What you need to do -
For each line below that contains the string "rigid", copy that line.

Excerpted records -
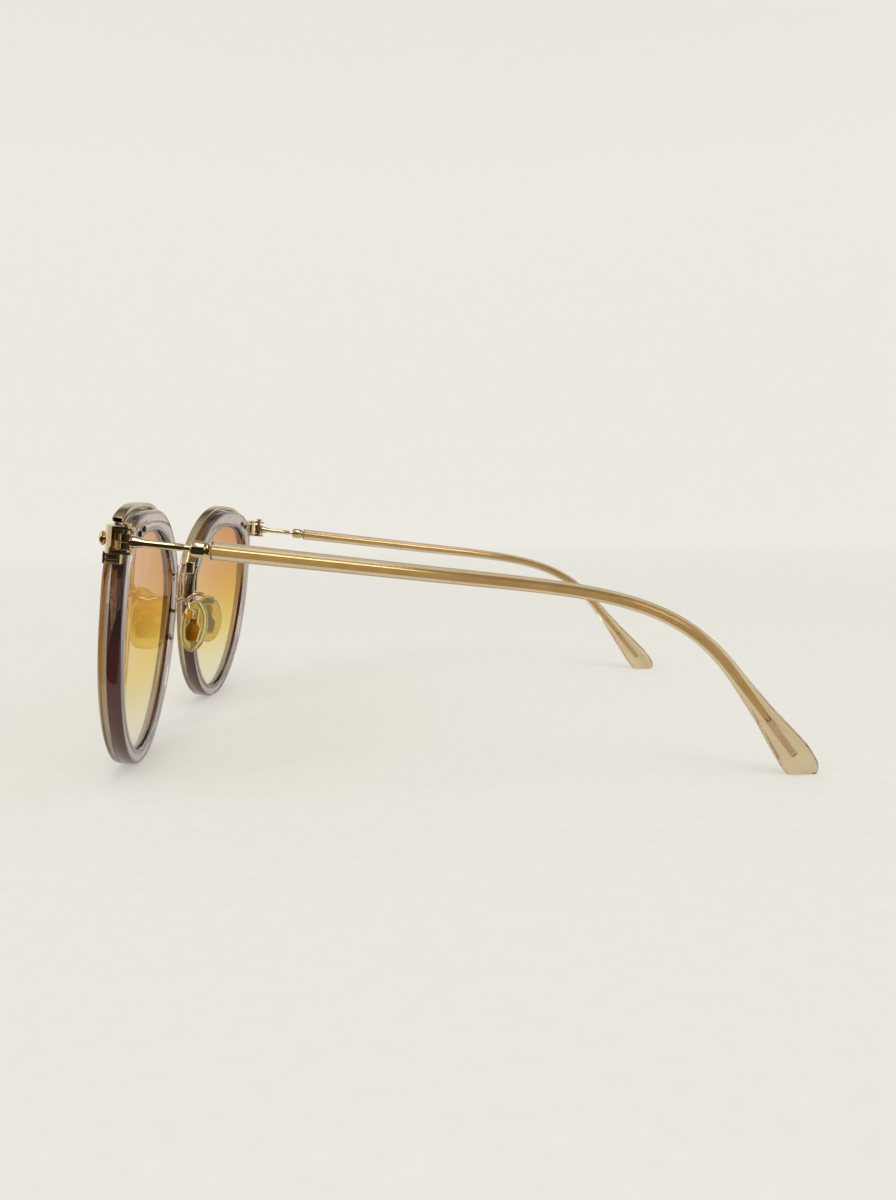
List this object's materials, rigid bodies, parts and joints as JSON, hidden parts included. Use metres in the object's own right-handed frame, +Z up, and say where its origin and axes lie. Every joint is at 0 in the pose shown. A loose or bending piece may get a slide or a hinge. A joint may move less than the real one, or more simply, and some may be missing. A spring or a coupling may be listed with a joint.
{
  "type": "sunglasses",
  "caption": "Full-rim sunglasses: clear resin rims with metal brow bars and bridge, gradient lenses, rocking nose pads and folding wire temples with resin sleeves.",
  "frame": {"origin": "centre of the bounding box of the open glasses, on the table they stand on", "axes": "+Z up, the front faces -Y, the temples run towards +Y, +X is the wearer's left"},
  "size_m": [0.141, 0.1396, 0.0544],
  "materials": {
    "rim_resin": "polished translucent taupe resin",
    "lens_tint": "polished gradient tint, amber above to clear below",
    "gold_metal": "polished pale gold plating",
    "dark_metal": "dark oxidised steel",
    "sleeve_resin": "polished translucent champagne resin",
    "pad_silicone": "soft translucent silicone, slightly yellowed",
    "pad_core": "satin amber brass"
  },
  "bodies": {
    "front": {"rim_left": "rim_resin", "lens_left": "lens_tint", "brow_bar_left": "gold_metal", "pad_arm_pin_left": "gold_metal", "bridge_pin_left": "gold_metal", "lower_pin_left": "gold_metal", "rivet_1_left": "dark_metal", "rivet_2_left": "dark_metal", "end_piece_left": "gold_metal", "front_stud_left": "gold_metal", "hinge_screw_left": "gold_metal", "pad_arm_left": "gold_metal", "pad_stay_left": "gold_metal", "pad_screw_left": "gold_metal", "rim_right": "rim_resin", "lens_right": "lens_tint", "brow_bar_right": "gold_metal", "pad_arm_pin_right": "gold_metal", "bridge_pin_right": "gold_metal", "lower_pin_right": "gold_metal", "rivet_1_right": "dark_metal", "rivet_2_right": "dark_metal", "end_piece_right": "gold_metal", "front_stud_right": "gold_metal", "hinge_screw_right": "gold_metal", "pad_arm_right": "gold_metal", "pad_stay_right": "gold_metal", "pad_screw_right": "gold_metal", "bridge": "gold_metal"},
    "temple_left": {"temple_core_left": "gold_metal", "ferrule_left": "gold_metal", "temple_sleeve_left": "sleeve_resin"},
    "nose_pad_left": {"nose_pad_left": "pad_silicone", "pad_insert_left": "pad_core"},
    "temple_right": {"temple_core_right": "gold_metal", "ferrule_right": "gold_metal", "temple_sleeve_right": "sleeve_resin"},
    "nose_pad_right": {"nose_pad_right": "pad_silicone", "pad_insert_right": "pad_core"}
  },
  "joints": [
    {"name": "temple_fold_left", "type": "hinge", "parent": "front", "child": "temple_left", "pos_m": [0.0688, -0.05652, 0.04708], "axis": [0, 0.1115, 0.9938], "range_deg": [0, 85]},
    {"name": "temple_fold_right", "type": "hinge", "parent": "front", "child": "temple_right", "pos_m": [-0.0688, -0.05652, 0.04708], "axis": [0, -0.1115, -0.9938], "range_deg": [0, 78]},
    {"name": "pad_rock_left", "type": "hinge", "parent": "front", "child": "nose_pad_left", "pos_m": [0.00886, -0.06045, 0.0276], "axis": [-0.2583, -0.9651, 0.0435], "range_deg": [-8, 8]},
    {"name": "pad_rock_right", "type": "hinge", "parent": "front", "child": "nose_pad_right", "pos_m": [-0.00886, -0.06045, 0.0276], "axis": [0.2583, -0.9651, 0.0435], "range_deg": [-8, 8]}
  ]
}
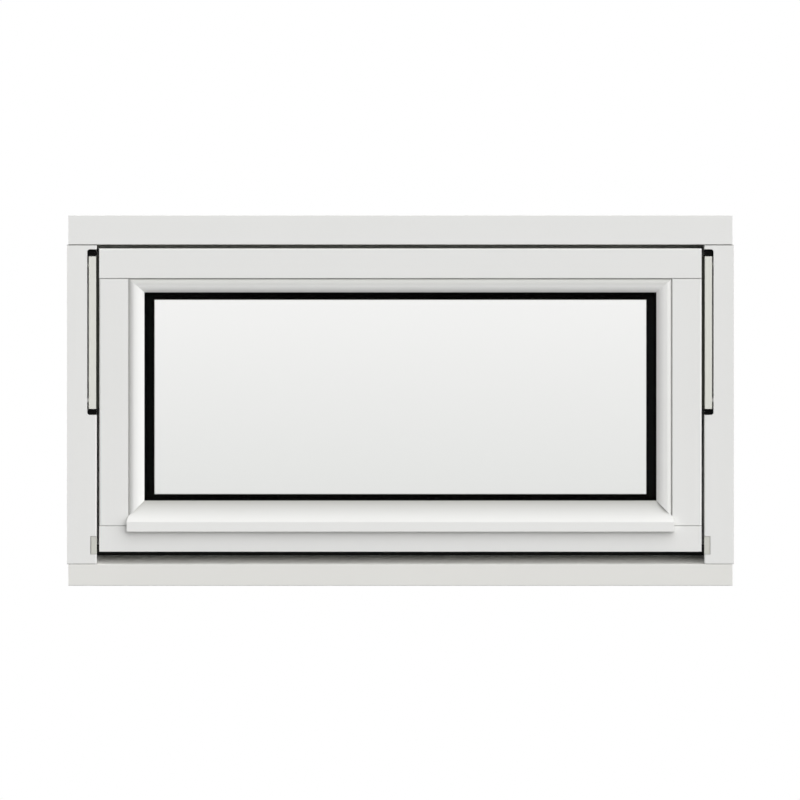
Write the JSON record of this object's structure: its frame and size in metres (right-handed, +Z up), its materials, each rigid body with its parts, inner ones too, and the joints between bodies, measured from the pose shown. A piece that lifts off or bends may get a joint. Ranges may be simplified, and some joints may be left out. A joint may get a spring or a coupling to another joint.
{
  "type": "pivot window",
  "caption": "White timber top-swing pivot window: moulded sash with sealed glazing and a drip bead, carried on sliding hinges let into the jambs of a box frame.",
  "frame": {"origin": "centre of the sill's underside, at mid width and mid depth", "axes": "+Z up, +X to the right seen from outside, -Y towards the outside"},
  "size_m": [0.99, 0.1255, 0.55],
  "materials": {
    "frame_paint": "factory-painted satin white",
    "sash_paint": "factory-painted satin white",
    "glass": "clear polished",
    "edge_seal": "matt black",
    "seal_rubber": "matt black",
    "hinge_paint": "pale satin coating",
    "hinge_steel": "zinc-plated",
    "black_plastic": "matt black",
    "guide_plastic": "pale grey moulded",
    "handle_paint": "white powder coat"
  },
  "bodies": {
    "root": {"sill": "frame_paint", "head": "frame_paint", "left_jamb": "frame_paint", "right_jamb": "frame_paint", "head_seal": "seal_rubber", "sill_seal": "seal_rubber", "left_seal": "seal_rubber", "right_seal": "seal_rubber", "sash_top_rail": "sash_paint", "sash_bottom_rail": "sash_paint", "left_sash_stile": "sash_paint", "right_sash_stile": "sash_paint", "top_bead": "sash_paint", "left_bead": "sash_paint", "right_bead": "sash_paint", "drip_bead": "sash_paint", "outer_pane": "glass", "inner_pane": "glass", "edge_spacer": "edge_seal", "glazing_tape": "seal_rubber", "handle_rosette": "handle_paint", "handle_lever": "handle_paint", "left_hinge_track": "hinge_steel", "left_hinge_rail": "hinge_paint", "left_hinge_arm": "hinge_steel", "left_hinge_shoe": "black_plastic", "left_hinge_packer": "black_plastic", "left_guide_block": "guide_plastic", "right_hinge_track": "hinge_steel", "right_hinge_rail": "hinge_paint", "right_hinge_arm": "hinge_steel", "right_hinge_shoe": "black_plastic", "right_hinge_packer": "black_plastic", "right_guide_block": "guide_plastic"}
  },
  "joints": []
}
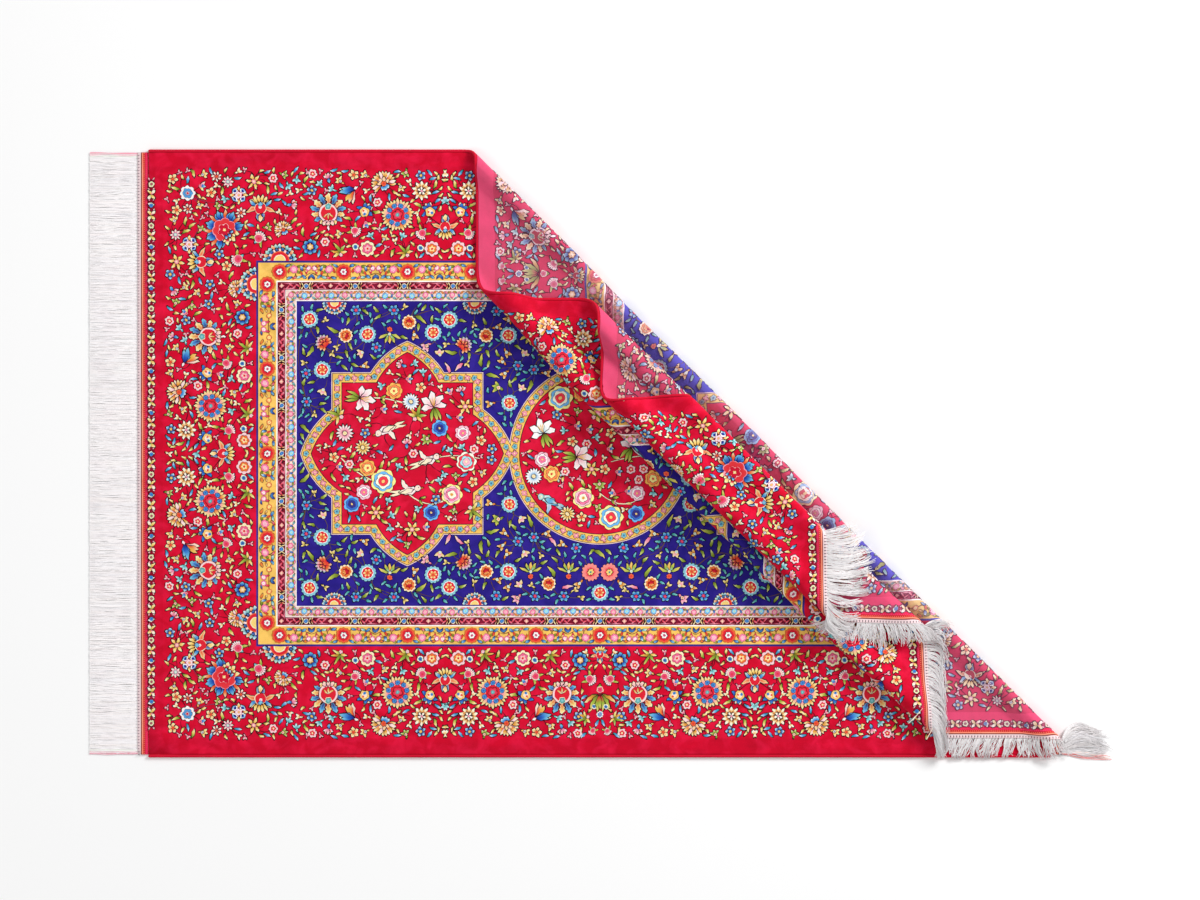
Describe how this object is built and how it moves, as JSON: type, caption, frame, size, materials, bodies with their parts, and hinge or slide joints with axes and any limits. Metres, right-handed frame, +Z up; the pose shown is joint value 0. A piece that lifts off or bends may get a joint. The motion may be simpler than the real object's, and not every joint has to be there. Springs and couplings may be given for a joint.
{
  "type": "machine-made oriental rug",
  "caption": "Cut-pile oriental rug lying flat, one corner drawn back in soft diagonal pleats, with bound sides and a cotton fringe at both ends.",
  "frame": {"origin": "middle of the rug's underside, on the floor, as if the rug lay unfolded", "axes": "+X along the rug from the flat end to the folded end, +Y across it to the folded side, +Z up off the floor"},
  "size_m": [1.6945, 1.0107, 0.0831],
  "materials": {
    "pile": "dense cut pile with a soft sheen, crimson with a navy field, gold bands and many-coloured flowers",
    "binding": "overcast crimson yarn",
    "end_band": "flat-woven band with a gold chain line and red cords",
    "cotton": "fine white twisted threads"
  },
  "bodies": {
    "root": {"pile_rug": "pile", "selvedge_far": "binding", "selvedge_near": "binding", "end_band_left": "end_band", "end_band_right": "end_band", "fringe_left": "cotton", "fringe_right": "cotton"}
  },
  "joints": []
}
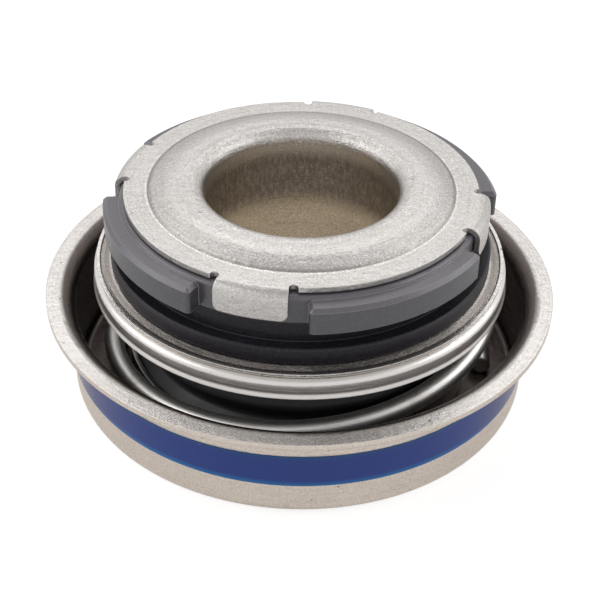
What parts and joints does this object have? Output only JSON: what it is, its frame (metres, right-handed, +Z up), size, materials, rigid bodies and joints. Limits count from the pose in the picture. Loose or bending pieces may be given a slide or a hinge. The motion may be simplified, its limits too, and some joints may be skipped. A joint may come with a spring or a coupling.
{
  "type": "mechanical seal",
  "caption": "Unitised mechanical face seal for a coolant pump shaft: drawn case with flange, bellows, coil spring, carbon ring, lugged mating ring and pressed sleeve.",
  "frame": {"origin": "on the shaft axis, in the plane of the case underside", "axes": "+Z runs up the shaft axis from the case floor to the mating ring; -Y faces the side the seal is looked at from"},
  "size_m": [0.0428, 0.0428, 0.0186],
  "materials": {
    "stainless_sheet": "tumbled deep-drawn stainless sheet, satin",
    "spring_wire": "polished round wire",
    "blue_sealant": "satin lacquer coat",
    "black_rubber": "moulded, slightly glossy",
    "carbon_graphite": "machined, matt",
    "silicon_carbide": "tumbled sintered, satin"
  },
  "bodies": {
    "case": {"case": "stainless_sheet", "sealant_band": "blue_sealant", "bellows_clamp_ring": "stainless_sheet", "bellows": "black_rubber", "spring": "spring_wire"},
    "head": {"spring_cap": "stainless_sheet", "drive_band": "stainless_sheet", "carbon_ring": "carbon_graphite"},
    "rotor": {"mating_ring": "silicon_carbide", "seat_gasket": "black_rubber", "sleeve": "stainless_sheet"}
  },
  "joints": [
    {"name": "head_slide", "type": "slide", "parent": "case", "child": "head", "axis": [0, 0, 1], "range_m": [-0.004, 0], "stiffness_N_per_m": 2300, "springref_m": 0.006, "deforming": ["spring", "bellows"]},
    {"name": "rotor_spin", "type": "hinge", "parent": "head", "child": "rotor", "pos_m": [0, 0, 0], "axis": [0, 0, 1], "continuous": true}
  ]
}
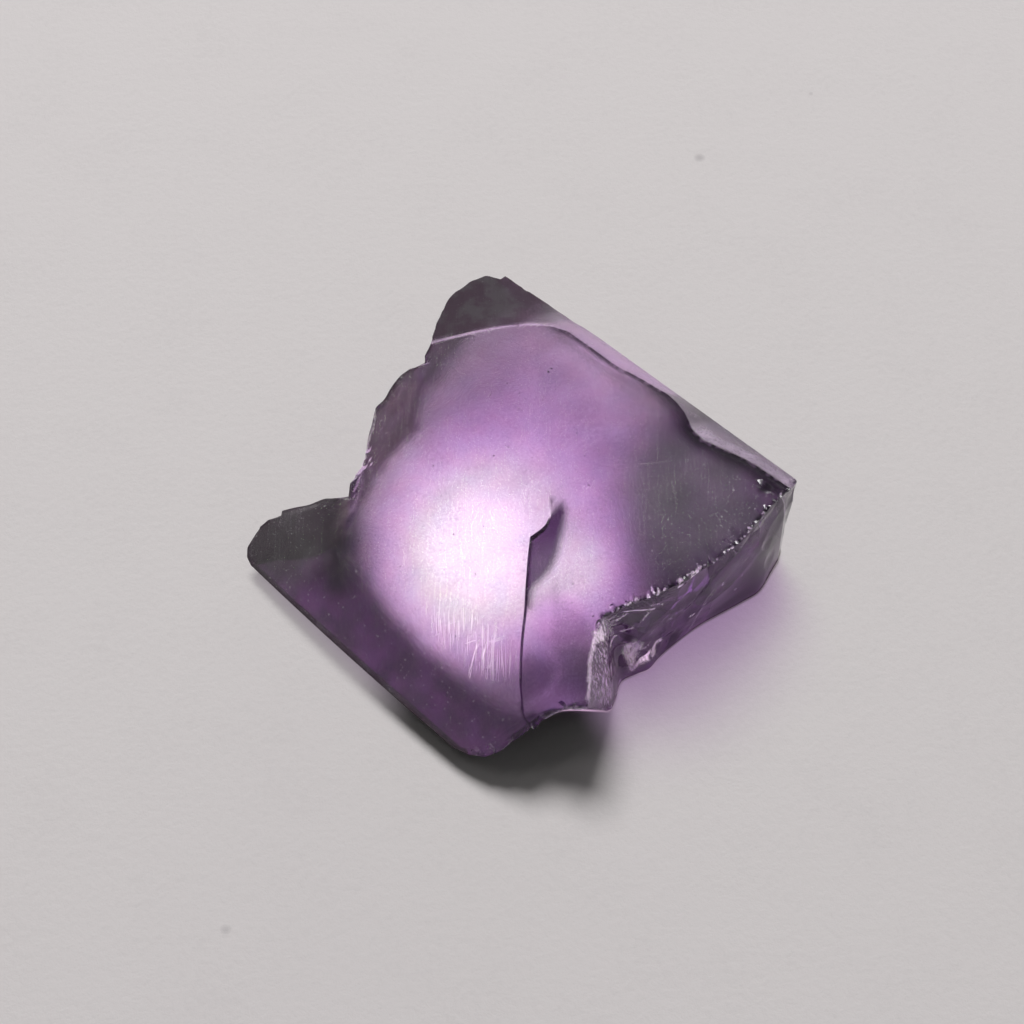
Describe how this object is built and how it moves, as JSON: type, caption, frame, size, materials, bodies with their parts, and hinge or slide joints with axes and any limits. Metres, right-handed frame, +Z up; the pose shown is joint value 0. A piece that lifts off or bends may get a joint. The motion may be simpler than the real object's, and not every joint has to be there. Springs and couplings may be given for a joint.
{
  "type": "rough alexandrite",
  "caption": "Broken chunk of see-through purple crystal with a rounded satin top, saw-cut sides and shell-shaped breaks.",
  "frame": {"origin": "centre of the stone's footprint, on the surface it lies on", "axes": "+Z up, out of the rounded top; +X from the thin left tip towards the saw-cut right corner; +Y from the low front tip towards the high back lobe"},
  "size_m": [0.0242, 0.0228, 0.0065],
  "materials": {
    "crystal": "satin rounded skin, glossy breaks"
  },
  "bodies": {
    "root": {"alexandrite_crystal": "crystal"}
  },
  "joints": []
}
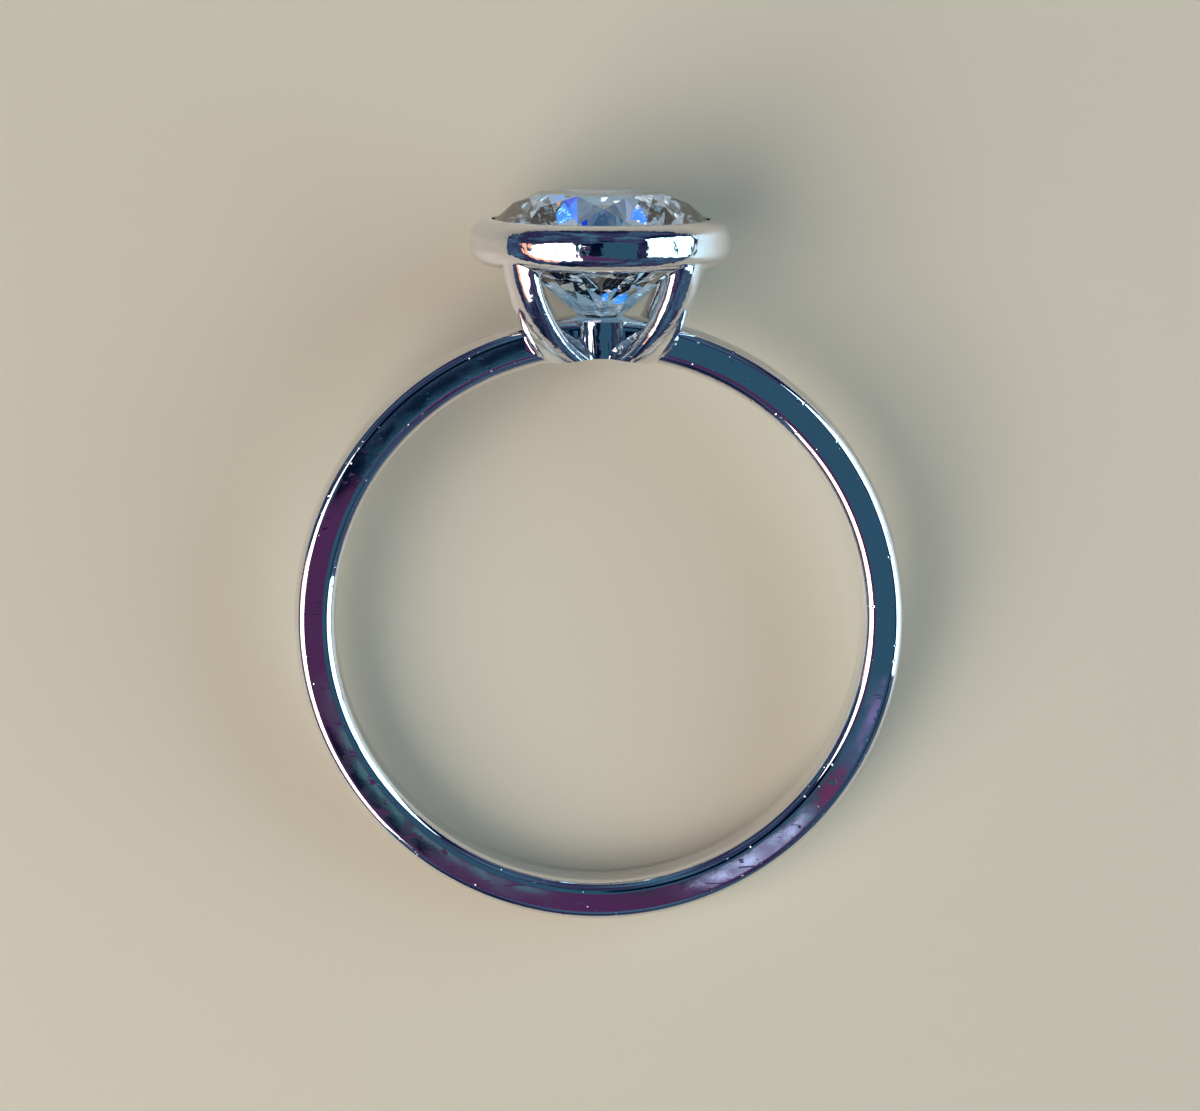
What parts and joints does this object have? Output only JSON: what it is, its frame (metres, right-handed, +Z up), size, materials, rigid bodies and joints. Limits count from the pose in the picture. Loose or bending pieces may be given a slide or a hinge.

Task solution -
List this object's materials, rigid bodies, parts and joints as JSON, hidden parts included. Use metres in the object's own right-handed frame, +Z up, and say where its origin and axes lie. Every joint is at 0 in the pose shown. A loose or bending piece may get a slide or a hinge. A joint may move less than the real one, or more simply, and some may be missing. A spring or a coupling may be listed with a joint.
Write the JSON record of this object's structure: its frame and size in metres (right-handed, +Z up), its materials, each rigid body with its parts, inner ones too, and the joints between bodies, measured from the pose shown. A piece that lifts off or bends may get a joint. Ranges may be simplified, and some joints may be left out. A joint may get a spring or a coupling to another joint.
What parts and joints does this object have? Output only JSON: what it is, its frame (metres, right-handed, +Z up), size, materials, rigid bodies and joints. Limits count from the pose in the picture. Loose or bending pieces may be given a slide or a hinge. The motion may be simplified, its limits too, and some joints may be skipped. A joint may come with a spring or a coupling.
What parts and joints does this object have? Output only JSON: what it is, its frame (metres, right-handed, +Z up), size, materials, rigid bodies and joints. Limits count from the pose in the picture. Loose or bending pieces may be given a slide or a hinge.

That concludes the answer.